» PROMPT
Reproduce precisely the lines of the listing below, starting with the line that contains "module front_panel_brads()" and stopping after the line that contains "bpy.context.scene.collection.objects.link(empty)"; include nothing else.

» DATA SEGMENT
-----

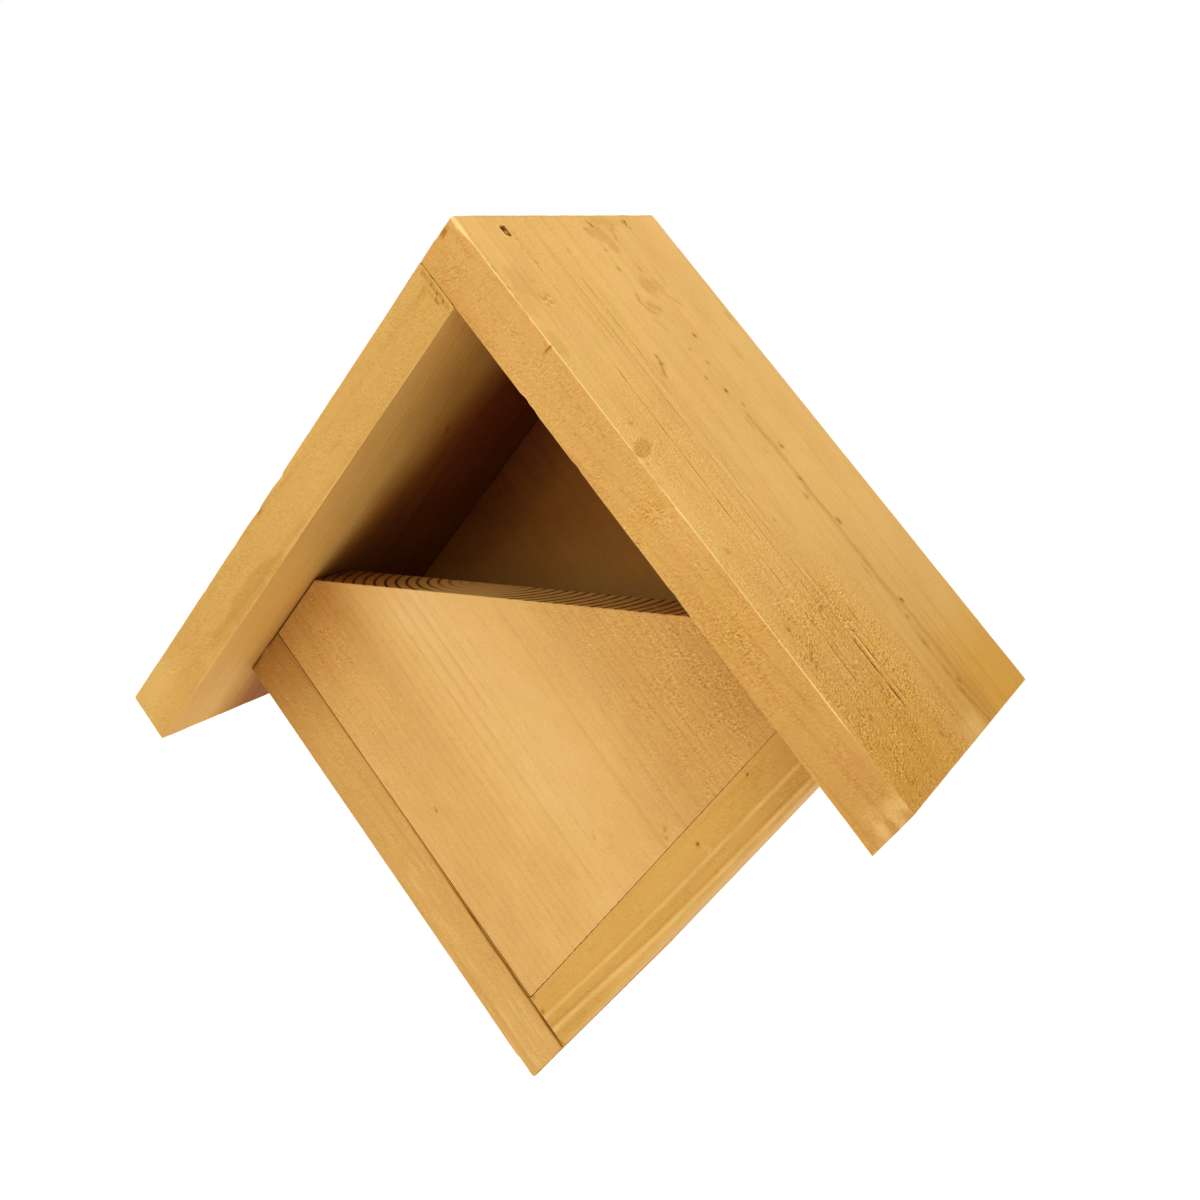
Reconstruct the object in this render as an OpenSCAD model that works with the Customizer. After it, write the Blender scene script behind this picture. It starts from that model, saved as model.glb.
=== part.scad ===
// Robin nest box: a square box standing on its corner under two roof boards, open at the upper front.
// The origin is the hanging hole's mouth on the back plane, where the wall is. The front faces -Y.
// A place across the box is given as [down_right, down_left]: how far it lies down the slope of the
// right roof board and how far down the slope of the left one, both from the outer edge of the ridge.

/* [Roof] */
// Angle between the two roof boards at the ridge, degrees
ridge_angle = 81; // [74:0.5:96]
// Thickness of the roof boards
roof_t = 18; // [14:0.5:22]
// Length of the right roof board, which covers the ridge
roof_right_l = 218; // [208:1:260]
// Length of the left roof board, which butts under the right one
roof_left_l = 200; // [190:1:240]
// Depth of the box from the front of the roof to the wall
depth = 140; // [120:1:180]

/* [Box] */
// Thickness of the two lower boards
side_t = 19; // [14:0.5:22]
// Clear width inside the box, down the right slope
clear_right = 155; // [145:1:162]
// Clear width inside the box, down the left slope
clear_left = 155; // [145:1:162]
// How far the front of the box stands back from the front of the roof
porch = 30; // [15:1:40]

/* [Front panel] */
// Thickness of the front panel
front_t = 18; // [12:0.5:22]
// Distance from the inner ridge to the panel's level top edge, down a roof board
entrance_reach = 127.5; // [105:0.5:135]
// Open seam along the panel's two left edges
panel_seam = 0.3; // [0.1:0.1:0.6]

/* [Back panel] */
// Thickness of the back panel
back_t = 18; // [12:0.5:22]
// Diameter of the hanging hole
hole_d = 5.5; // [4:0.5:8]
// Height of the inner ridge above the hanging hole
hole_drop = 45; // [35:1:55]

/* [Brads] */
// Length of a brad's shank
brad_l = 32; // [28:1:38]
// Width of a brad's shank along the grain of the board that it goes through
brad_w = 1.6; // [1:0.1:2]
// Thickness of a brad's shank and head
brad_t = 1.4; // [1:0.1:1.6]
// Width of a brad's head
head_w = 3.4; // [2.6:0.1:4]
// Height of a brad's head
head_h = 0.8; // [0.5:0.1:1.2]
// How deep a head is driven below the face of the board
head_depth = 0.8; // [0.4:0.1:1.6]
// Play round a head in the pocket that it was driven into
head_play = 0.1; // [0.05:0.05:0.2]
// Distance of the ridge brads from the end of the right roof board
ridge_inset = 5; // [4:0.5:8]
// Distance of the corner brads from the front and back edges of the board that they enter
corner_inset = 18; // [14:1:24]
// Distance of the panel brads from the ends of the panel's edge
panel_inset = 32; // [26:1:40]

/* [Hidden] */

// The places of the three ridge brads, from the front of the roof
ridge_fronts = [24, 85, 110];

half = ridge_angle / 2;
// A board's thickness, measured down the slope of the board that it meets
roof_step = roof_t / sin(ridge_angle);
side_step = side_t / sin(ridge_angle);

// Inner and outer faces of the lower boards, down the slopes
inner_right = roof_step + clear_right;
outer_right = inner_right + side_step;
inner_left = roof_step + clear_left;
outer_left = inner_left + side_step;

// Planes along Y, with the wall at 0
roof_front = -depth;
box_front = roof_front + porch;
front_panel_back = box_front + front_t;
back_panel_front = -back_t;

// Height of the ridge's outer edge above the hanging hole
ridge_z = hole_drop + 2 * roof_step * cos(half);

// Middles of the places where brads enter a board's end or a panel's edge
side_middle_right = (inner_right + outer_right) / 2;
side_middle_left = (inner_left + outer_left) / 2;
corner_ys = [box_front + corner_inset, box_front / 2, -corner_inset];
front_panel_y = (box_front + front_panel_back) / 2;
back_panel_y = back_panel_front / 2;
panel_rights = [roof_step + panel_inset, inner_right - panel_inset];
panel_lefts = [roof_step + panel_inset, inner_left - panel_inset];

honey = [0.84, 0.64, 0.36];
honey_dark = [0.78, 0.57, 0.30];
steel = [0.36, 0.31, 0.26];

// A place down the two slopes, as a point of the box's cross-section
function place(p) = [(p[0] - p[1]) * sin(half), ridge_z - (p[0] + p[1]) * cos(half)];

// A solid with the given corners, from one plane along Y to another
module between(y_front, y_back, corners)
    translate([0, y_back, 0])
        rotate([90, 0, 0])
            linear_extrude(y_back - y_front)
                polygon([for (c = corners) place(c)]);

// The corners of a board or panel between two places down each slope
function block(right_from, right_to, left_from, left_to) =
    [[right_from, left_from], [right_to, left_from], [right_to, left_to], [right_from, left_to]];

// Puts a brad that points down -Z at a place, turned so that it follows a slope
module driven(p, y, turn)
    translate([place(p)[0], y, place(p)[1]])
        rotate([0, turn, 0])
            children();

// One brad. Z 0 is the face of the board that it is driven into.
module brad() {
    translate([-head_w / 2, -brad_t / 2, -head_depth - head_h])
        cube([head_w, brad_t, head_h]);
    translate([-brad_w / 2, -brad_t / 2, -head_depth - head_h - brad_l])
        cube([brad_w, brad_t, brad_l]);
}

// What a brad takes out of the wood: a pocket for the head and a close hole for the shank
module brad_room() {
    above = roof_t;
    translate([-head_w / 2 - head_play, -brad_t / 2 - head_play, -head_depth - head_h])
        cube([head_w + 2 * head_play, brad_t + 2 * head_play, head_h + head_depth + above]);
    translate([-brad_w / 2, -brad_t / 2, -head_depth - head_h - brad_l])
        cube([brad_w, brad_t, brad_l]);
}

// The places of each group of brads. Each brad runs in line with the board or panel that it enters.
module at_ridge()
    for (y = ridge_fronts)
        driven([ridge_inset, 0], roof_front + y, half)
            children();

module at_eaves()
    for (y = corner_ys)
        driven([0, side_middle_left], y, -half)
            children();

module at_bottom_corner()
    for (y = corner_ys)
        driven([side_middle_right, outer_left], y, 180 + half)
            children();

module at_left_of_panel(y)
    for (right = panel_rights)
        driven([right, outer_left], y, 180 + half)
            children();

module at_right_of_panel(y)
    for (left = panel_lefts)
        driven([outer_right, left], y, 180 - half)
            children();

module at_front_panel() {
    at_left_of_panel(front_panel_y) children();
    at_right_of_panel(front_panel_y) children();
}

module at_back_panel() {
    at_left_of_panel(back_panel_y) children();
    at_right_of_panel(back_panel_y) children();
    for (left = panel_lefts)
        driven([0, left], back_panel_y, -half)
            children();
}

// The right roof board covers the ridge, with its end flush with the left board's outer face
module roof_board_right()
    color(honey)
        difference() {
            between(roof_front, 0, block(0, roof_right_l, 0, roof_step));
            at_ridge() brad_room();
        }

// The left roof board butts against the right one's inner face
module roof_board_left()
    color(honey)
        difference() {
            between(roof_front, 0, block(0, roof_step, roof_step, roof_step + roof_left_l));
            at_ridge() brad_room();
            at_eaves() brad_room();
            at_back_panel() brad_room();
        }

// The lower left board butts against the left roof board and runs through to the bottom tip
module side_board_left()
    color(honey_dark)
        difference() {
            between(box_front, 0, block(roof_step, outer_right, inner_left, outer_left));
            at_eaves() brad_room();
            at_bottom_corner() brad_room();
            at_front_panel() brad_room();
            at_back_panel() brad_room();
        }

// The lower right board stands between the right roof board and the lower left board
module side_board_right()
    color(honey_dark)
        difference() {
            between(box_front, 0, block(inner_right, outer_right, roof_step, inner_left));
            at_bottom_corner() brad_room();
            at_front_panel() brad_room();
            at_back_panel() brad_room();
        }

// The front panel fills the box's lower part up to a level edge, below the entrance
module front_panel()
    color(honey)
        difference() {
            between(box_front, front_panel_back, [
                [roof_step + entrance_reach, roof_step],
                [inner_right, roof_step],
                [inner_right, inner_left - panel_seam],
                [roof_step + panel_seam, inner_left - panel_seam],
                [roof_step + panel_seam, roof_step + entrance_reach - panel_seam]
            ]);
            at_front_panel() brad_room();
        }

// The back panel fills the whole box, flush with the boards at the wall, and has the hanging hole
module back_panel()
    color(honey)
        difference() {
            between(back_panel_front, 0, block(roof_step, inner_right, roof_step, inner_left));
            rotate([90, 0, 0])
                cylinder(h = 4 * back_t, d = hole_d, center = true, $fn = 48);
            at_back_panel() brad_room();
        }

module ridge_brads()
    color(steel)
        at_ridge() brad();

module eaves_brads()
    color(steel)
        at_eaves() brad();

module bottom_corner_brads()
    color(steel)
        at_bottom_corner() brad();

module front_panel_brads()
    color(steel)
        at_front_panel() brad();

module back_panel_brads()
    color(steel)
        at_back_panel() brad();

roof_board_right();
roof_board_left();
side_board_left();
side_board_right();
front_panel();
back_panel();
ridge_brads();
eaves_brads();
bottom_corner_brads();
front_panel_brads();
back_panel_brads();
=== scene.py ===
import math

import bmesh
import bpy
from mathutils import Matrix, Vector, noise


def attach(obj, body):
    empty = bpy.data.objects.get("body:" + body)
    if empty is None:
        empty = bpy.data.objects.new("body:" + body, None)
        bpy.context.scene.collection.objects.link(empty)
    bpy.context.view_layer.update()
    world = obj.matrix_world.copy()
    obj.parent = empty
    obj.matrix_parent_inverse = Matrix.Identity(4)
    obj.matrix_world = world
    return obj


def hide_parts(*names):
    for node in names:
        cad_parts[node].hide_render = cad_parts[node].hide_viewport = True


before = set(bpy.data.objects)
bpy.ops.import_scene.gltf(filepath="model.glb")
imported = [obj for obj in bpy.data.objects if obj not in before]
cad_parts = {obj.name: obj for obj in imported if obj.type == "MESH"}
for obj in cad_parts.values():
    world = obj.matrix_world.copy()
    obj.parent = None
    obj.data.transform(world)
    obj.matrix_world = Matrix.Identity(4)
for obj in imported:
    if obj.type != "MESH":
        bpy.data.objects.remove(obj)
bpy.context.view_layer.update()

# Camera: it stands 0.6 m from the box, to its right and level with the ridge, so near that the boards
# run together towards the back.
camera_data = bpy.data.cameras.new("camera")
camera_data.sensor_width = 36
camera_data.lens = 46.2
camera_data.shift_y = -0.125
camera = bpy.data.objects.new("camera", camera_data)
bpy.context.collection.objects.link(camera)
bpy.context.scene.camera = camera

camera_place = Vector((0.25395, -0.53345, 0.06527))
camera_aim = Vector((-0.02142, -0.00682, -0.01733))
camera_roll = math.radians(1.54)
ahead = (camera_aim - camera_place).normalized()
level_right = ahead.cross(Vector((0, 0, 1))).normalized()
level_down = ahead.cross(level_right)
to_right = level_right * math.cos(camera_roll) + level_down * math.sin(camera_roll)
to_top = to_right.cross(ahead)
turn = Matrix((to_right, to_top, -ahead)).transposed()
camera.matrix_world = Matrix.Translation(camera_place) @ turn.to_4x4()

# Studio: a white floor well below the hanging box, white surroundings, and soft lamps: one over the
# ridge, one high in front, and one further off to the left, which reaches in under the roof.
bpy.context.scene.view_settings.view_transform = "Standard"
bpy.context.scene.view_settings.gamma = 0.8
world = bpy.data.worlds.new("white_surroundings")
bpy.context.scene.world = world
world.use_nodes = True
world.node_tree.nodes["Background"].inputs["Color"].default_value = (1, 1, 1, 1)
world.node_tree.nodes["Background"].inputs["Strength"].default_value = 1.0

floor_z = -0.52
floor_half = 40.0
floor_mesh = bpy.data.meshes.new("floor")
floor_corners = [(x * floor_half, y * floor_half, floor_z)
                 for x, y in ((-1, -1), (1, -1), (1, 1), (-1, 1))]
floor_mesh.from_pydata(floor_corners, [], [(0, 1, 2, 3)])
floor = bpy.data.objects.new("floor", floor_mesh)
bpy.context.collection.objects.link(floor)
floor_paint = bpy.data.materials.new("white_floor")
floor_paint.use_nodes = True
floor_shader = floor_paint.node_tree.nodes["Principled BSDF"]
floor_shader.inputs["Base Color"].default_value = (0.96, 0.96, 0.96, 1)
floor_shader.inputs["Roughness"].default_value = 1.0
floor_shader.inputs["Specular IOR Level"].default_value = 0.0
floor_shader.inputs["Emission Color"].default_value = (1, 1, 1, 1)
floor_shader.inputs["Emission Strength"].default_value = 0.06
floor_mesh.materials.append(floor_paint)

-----

» FULL RESPONSE
module front_panel_brads()
    color(steel)
        at_front_panel() brad();

module back_panel_brads()
    color(steel)
        at_back_panel() brad();

roof_board_right();
roof_board_left();
side_board_left();
side_board_right();
front_panel();
back_panel();
ridge_brads();
eaves_brads();
bottom_corner_brads();
front_panel_brads();
back_panel_brads();
=== scene.py ===
import math

import bmesh
import bpy
from mathutils import Matrix, Vector, noise


def attach(obj, body):
    empty = bpy.data.objects.get("body:" + body)
    if empty is None:
        empty = bpy.data.objects.new("body:" + body, None)
        bpy.context.scene.collection.objects.link(empty)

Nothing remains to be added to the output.